*EXERCISE*: Every line of the data that contains the string "with" must be copied.

*GIVEN INFORMATION*:
··········
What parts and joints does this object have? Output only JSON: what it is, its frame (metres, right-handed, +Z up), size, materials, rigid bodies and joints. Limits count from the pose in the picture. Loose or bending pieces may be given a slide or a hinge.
··········
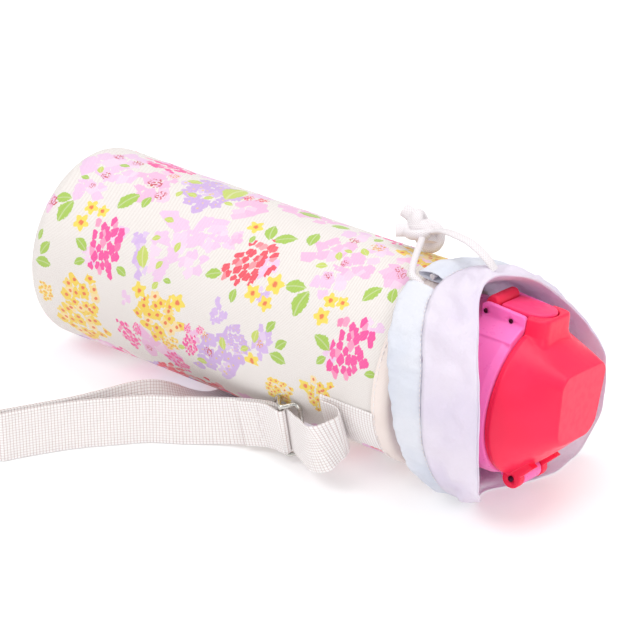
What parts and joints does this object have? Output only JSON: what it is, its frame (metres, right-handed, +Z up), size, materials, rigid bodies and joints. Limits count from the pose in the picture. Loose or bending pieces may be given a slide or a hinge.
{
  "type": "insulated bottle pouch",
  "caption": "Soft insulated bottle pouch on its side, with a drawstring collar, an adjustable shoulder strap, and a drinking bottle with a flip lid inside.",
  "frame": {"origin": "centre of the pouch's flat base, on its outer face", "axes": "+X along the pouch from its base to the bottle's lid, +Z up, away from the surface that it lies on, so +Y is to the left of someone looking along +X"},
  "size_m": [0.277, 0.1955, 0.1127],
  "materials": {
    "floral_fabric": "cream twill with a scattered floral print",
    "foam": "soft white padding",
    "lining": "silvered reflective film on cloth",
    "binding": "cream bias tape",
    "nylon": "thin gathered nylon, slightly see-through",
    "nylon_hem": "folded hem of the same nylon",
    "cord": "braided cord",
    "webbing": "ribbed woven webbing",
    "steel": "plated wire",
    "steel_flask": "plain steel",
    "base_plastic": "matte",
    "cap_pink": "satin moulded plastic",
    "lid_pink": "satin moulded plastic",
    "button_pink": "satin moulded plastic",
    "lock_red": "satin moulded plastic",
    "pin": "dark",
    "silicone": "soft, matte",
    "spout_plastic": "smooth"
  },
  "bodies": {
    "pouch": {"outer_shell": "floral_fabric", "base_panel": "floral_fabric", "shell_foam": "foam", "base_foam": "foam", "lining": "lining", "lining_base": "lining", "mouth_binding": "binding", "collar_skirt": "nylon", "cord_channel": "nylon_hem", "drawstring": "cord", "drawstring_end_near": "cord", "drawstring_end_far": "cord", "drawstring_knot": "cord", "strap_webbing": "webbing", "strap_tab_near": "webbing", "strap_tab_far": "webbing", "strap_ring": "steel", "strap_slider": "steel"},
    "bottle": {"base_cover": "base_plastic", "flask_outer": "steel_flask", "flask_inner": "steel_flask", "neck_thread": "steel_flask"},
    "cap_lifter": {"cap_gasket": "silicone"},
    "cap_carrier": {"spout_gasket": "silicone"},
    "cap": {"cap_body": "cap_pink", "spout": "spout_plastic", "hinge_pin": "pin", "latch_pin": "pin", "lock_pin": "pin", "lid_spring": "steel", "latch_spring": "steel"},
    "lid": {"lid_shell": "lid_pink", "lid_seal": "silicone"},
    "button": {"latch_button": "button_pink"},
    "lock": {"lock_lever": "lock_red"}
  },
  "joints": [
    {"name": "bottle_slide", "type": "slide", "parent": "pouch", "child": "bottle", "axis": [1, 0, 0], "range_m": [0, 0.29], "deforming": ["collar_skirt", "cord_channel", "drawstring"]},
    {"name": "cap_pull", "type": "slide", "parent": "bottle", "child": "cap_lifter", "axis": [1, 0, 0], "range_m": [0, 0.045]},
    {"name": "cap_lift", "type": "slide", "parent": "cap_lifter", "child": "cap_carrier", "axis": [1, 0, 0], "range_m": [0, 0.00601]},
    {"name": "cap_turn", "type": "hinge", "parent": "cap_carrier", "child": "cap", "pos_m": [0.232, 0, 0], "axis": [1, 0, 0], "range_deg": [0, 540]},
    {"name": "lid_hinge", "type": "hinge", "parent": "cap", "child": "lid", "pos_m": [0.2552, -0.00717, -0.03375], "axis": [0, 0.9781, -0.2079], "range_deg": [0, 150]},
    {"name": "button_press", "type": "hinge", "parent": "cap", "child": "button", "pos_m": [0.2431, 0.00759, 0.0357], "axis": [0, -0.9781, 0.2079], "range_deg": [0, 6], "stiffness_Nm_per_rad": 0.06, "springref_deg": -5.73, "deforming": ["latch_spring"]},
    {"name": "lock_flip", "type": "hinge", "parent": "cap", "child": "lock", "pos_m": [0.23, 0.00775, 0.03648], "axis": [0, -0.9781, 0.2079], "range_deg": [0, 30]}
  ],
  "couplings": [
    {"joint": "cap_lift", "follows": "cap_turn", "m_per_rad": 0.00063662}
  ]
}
··········
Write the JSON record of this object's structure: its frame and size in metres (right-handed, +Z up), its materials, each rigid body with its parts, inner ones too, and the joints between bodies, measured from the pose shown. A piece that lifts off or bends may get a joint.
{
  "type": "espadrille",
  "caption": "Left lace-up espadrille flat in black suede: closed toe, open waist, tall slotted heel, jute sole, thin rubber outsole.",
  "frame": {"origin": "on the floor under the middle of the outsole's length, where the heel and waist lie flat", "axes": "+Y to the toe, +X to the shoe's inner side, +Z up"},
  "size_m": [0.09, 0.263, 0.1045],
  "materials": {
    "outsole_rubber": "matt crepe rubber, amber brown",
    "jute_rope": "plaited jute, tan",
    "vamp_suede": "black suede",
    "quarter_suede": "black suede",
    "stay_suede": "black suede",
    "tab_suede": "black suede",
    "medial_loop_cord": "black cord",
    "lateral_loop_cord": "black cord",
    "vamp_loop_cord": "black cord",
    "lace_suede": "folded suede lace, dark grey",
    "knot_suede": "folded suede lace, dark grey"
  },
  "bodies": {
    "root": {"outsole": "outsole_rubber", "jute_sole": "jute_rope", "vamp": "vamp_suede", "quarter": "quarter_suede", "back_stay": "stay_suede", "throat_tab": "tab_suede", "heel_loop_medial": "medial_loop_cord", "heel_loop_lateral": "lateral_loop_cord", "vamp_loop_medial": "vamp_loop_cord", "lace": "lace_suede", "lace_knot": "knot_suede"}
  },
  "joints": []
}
··········
*EXERCISE RESPONSE*:
  "caption": "Soft insulated bottle pouch on its side, with a drawstring collar, an adjustable shoulder strap, and a drinking bottle with a flip lid inside.",
    "floral_fabric": "cream twill with a scattered floral print",
Write the JSON record of this object's structure: its frame and size in metres (right-handed, +Z up), its materials, each rigid body with its parts, inner ones too, and the joints between bodies, measured from the pose shown. A piece that lifts off or bends may get a joint.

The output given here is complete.